Select every line holding the word "finishes" and copy it.

Rows from a dataset
>>>>>

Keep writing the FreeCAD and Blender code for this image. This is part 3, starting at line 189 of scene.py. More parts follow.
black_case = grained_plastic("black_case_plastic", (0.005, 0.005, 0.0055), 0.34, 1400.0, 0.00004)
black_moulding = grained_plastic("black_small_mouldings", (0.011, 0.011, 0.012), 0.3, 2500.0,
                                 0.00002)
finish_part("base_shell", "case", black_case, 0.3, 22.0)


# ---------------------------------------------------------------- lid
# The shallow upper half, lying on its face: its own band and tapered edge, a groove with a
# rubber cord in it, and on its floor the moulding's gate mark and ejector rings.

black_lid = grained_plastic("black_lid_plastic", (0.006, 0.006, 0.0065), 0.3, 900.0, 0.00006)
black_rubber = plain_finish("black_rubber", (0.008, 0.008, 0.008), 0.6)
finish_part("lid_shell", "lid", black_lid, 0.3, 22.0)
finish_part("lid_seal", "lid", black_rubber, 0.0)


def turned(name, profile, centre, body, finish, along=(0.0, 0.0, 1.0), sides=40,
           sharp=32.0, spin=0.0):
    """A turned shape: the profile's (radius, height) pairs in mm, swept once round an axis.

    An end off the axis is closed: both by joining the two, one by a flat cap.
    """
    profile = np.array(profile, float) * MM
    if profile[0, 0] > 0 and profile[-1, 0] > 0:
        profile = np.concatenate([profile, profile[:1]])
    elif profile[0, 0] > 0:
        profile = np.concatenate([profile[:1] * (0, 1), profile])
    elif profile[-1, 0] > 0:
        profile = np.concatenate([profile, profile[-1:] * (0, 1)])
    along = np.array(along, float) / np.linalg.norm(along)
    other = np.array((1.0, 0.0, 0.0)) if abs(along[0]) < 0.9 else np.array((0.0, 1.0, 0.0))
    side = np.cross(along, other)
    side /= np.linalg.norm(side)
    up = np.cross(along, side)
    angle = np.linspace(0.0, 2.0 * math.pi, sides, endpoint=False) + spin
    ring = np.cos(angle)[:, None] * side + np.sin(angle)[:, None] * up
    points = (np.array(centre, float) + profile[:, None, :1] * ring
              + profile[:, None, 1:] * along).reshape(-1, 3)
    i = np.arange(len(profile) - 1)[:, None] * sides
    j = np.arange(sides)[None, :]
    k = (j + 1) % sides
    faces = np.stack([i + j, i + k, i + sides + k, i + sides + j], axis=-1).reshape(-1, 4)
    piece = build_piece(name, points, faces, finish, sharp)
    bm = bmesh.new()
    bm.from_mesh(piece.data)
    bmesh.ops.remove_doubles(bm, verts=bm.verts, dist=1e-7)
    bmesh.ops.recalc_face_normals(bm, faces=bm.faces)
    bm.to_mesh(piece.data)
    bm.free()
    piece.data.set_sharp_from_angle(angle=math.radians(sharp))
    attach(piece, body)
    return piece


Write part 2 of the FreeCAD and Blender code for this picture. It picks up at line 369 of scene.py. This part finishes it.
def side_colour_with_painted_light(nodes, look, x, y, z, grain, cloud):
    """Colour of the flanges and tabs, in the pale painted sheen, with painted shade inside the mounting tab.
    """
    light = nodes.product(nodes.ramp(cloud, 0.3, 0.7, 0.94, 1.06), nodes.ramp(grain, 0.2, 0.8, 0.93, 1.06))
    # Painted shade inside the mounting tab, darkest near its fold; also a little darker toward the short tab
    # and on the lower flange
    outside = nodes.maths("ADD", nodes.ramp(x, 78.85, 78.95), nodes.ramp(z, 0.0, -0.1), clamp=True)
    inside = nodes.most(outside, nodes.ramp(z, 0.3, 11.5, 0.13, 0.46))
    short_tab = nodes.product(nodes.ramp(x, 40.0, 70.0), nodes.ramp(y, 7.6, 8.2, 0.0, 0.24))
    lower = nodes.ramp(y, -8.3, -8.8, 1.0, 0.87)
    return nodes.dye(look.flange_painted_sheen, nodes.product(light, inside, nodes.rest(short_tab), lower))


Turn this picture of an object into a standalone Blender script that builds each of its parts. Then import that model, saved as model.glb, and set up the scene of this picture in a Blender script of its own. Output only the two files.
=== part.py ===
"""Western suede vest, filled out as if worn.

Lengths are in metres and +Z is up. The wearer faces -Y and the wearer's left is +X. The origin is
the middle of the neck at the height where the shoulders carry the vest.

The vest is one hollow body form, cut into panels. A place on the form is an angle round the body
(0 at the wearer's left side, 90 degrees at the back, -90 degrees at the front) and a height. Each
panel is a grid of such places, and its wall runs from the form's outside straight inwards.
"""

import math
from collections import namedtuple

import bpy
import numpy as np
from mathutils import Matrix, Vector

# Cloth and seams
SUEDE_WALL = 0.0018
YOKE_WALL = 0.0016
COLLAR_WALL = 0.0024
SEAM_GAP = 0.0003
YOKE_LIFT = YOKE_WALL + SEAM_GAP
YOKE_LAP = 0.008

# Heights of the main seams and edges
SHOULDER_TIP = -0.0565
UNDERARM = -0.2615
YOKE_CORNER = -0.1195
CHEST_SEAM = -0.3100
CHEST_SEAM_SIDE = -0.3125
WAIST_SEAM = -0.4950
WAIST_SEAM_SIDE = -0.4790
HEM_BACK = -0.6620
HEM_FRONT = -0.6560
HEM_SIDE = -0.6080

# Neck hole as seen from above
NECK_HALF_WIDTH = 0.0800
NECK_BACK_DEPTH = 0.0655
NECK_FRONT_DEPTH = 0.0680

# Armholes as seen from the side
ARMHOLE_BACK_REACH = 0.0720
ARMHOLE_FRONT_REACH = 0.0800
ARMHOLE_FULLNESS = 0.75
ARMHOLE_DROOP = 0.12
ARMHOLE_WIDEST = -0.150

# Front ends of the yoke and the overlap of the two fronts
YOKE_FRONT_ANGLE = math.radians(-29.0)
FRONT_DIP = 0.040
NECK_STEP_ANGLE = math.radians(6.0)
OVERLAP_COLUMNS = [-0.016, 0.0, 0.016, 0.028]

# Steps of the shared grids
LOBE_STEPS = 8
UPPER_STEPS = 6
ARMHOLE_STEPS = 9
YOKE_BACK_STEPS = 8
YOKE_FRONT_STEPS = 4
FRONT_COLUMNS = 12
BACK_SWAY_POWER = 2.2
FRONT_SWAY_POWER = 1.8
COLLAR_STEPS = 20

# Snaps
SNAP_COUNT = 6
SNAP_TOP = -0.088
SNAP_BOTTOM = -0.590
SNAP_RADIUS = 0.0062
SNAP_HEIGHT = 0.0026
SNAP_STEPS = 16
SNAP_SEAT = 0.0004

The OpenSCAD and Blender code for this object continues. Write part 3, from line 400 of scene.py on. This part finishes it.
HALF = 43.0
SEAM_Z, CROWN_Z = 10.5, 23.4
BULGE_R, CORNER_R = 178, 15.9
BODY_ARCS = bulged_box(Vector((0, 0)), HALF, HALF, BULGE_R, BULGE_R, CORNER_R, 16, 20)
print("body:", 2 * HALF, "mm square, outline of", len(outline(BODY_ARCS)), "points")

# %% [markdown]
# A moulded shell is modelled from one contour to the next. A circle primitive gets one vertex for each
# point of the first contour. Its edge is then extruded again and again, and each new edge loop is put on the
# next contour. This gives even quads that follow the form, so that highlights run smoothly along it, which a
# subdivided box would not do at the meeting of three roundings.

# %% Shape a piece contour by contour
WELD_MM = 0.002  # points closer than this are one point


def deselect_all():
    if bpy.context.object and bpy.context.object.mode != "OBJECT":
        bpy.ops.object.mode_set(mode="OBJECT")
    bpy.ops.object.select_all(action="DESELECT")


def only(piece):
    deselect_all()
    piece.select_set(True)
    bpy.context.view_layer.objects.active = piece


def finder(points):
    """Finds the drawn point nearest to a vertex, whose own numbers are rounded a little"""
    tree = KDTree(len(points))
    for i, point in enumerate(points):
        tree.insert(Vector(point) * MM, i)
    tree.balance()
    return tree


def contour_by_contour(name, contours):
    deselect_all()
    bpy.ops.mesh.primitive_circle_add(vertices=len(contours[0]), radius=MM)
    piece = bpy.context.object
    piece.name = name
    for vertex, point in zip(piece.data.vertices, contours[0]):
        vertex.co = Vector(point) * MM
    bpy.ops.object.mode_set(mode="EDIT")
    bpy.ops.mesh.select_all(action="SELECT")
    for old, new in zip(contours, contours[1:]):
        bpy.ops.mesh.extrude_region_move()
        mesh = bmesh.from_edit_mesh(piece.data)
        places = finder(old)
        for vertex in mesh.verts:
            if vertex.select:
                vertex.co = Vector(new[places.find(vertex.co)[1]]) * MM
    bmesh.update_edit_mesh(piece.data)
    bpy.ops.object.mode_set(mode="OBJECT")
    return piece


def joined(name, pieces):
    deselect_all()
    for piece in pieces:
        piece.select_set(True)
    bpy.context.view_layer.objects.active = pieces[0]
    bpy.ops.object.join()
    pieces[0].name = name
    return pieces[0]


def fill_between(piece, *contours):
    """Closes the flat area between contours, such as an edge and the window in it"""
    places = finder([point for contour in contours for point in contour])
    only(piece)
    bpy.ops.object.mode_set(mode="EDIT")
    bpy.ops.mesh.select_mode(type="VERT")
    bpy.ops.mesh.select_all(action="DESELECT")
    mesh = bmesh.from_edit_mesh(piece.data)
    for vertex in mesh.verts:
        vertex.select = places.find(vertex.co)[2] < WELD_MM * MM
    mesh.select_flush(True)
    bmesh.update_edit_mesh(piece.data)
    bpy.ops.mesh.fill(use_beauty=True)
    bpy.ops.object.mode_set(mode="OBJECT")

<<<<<

__ANSWER TO THE TASK__.
Write part 2 of the FreeCAD and Blender code for this picture. It picks up at line 369 of scene.py. This part finishes it.
The OpenSCAD and Blender code for this object continues. Write part 3, from line 400 of scene.py on. This part finishes it.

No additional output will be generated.